Now you’re probably asking, what does this have to do with being a senior? Well, I’ll tell you. All year, I’ve been repeating to myself over and over, when I looked around at my friends who were in relationships, that I was a senior and I didn’t have time for one. I was too busy dedicating too much of my time to a newspaper and a computer lab and trying to fit in my friends and occasionally time to actually study that it wouldn’t be fair to a guy who was interested in me to even pretend I had time to be a good girlfriend. So I just kept saying, I’m a senior. I’m a senior. I’m a senior. (And I know I’m not alone in this.)
And then popped up, “I’m most likely going into the Peace Corps. I’ll be gone for two years. I don’t expect a guy to wait for me, wouldn’t want him to, so what’s the point of starting something with an expiration date?”
All these excuses (yes, they are excuses) enabled me to distract myself from the fact that there were no candidates knocking down my door that I was having to turn away.
I remember having a conversation with a female friend of mine a few months ago. One day, when lamenting about the lack of prospects in our lives, she told me that because we were both smart, independent, and knew what we wanted, this scared guys away. While that was an easy pill to swallow, to pass the blame to guys being chicken s- and intimidated by our confidence and seeming lack of a need for a man, I can see now it was just another excuse.
This is where the book comes in. While I was reading it, a recent “endeavor” that I had attempted popped into my mind, and it showed all the warning signs - unavailable, unreliable, doesn’t follow through. At the time, I rationalized that it was okay because I was busy and didn’t want a commitment, that he was busy and when he didn’t come over after texting me from an airplane that he would as soon as he got back to campus, I swallowed the “family emergency” excuse. (Things got complicated after that, and it didn’t end well. But the whole thing made me forget the most important part - I wasn’t that into HIM to begin with!) And I know that this friend was in a similar relationship with a guy who just couldn’t give her what she needed and ended up breaking her heart.
Another friend confessed that she made herself busy in order to not have to face the fact that she was alone. At least she was honest with herself, all the while I was protesting that no, really, I was that busy. I remembered a relationship from a couple of years before when my grades dipped after starting it because I was too busy talking to him to do my homework - I told myself I didn’t want that and couldn’t afford to do that at this point in my life.
Everyone talks about how Boston College is a school where there is no dating culture, so this book might not really apply to our lives. People at BC don’t date, they all say, they just hook up at parties. Romance is dead.
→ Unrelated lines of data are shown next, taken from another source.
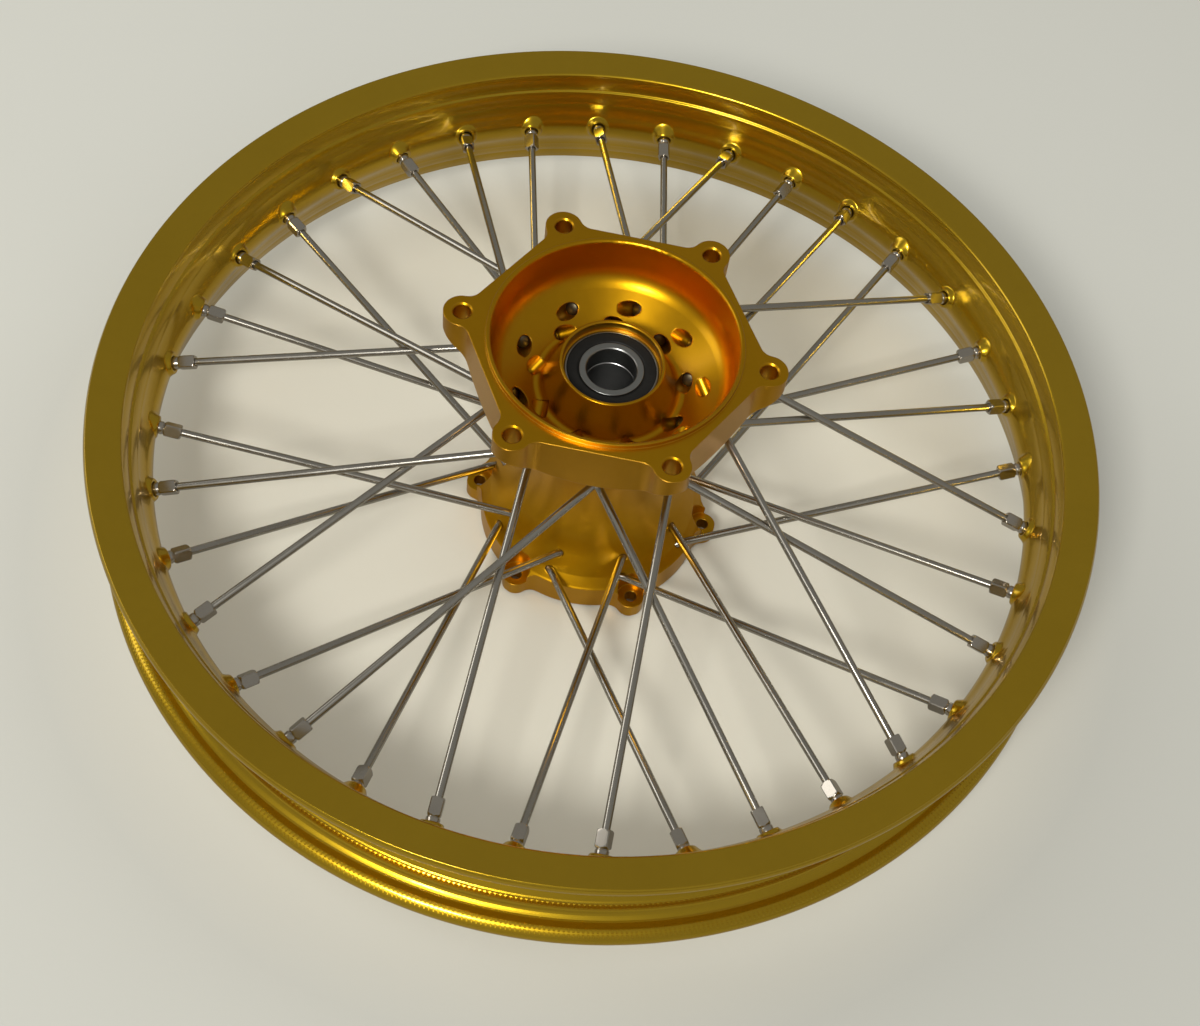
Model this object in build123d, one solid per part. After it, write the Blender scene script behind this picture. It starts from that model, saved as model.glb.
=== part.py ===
from build123d import *
import math
import os
from typing import NamedTuple

# Spoked rear off-road motorcycle wheel, built as separate pieces in millimetres.
# Working layout: axle along Z, sprocket side at +Z, rim mid-plane at Z = 0.
# Every piece is turned when written, so that the axle lies along Y with the
# sprocket side toward -Y and the wheel's centre at the origin.
# Profiles are (r, z) points: distance from the axis of revolution, height along it.
# "Outward" means toward the rim, "inward" toward the bowls of the hub.

os.makedirs("parts", exist_ok=True)

# ---------------------------------------------------------------- dimensions
# rim (19 x 2.15 class)
RIM_R = 255.5            # flange tip
RIM_HALF_W = 36.0
SIDE_INNER_R = 238.8     # inner edge of the side face, which leans in by 9 degrees
SIDE_INNER_Z = 33.55
BED_R = 226.6            # crown of the nipple bed, hub side
WELL_R = 231.0           # floor of the drop centre
BEAD_R = 241.3           # bead seat
FLANGE_IN_Z = 27.3       # inner face of the tyre flange
BEAD_FILLET = 6.6        # between bead seat and flange
DIMPLE_R = 225.4         # hub-side tip of the nipple dimples
VALVE_HOLE_D = 8.3
RIMLOCK_HOLE_D = 8.5

# lacing
SPOKES_PER_GROUP = 9
SPOKE_STEP = 360 / SPOKES_PER_GROUP
NIPPLE_PITCH = SPOKE_STEP / 4
NIPPLE_PHASE = 160.8     # angle of nipple number 1
NIPPLE_Z_MID = 1.6       # middle of the nipple rows, towards the sprocket
NIPPLE_Z = 1.2           # nipples sit this far to either side of that line
VALVE_ANGLE = NIPPLE_PHASE + NIPPLE_PITCH * 8.5
RIMLOCK_ANGLE = VALVE_ANGLE + SPOKE_STEP

# spokes
SPOKE_R = 2.0
BEND_OUT = 3.0           # bend sits this far outside the hub hole
BEND_R = 12.0
SPOKE_HOLE_R = SPOKE_R + 0.15
HEAD_R = 3.6
HEAD_T = 2.0
COUNTERBORE_R = 4.1
COUNTERBORE_DEPTH = 7.0

# hub, ears and both flanges
EAR_PHASE = 50.6         # angle of the first ear
EAR_N = 6
EAR_STEP = 360 / EAR_N
EAR_BLEND_R = 7.0
WAIST_END_R = 48.5       # the waist spline starts and ends at this radius

# hub, sprocket side
SPROCKET_FACE_Z = 91.5
SPROCKET_BOLTS_R = 75.0
SPROCKET_HOLE_R = 4.25
SPROCKET_EAR_R = 9.2
SPROCKET_BLANK_R = 85.5  # flange radius before the outline is cut
HEX_APOTHEM = 66.4
PILOT_R = 62.5
PILOT_TOP_Z = SPROCKET_FACE_Z + 2.5
BOWL_R = 60.0
UNDERSIDE_SLOPE = 0.965  # rise of the flange's underside per unit of radius
UNDERSIDE_Z = 46.9       # its height at the end of the waist
SEAL_SEAT_R = 24.3
SPROCKET_LIP_Z = 75.0

# hub, disc side
DISC_FACE_Z = -60.5
DISC_EAR_TOP_Z = -51.7
DISC_BOLTS_R = 62.0
DISC_HOLE_R = 3.2
DISC_EAR_R = 7.0
DISC_BODY_R = 59.8
DISC_BLANK_R = DISC_BODY_R + 9.0
DISC_PILOT_R = 54.0
DISC_PILOT_Z = DISC_FACE_Z - 2.0
DISC_BOWL_R = 50.5
DISC_SEAL_SEAT_R = 23.9
DISC_LIP_Z = -58.5
EAR_FLAT_R = 7.4         # round cutter that flattens the back of each disc ear

# hub core
POCKET_R = 23.5          # bearing pockets
SHOULDER_R = 21.0
CORE_R = 24.0            # bore between the bearing shoulders

# bearings, 25 x 47 x 12
BEARING_BORE_R = 12.5
BEARING_OUTER_R = POCKET_R - 0.01
BEARING_HALF_W = 6.0
INNER_RING_R = 16.0      # outside of the inner ring
OUTER_RING_R = 20.1      # inside of the outer ring
SEAL_GROOVE_R = 22.25
BALL_R = 3.175
BALL_PITCH_R = 18.0
BALLS = 10
RACE_CLEAR = 0.045
CAGE_HALF_T = 1.0
CAGE_HALF_W = 3.9
CAGE_CLEAR = 0.1
SPROCKET_BEARING_Z = 63.4    # bearing mid-planes
DISC_BEARING_Z = -47.0
SPROCKET_BEARING_OUT_Z = SPROCKET_BEARING_Z + BEARING_HALF_W
SPROCKET_BEARING_IN_Z = SPROCKET_BEARING_Z - BEARING_HALF_W
DISC_BEARING_IN_Z = DISC_BEARING_Z + BEARING_HALF_W
DISC_BEARING_OUT_Z = DISC_BEARING_Z - BEARING_HALF_W
TUBE_R = 15.9
TUBE_BORE_R = 12.6


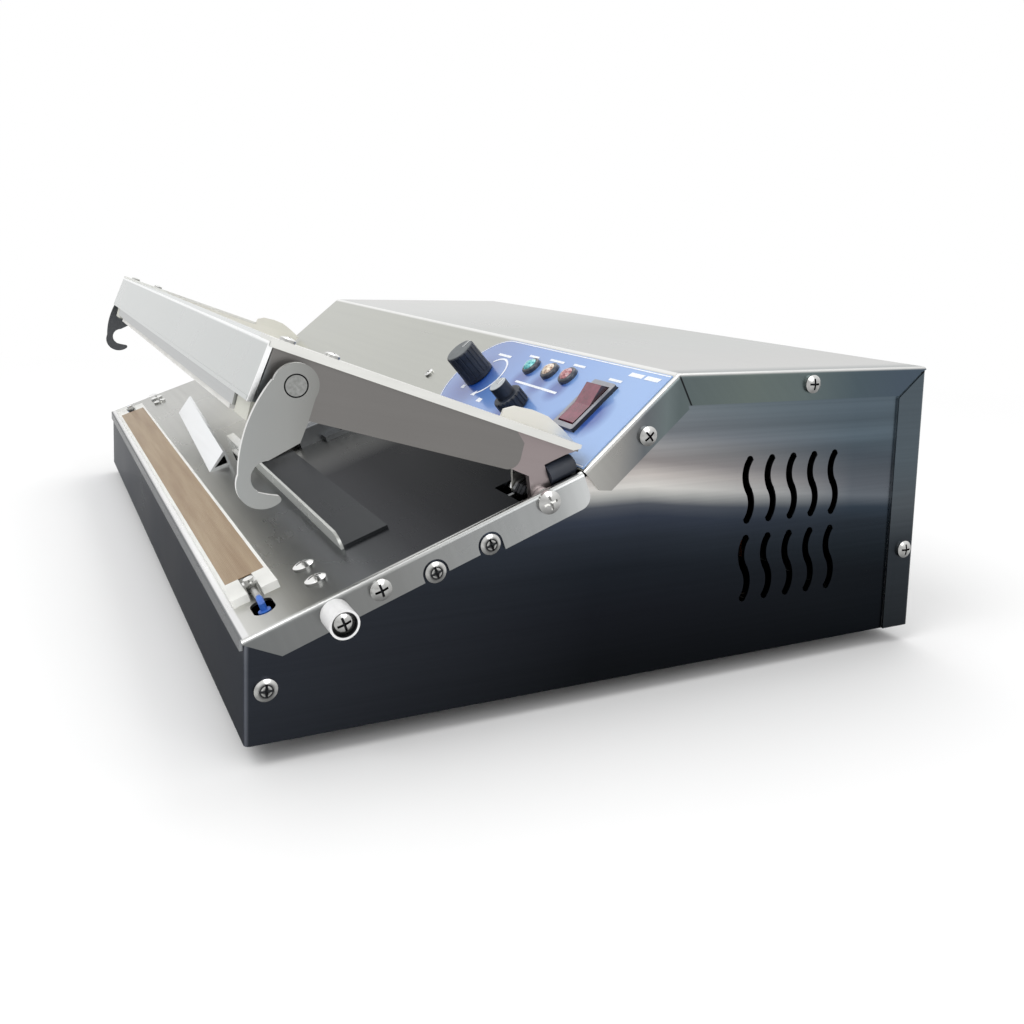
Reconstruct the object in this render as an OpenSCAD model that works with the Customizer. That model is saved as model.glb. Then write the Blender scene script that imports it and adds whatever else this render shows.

Guys even admit they don’t feel comfortable asking a girl to dinner, saying they’d feel “against the norm” and the girl would think they were “weird.” [Direct quote, btw.] But, I asked myself, how do you explain all of my friends who are in relationships with people they MET at BC? Clearly, dating does exist, although it might not be in the same form that we will find once we leave this campus.
What if this “no dating” culture is really just an urban myth propagated by all the males in our student body who are too lazy, unmotivated, or just plain trying to “live the college lifestyle” to have real, bonafide relationships? And the females that repeat this urban myth are just swallowing this whopper whole in an attempt to rationalize the fact that they don’t have that special someone in their lives? If you think about it, this gives guys the perfect out - they can get satisfaction from a “random hook-up” and not have to worry about any emotional involvement, while a girl will tell herself the same thing in an attempt to deny she has any such emotions. Let’s face it, guys seem to be hardwired differently than females and seem to better be able to separate the physical stuff from the emotional stuff.
So all I’m saying, senior girls, is that we’re going into our last semester. We’re in the home stretch. I’ve heard many of you say, I know I won’t meet anyone until after college, out in the “real world” where people go on “real” dates. While this might be true, I still say make this last semester count. Don’t put up with the emotionless hook-ups if that’s not what you really want, in an attempt to make the guy come around and see how wonderful you really are. We deserve more. We deserve a guy who calls when he says he will, who pursues you because he can’t seem to spend enough time with you, who doesn’t lie about having a girlfriend or suddenly stop talking to you one day after getting back with an ex. We’re intelligent, we’re hard working - otherwise, would we be at a school like BC? And we.deserve.more.
And, if you want to, I can lend you the book.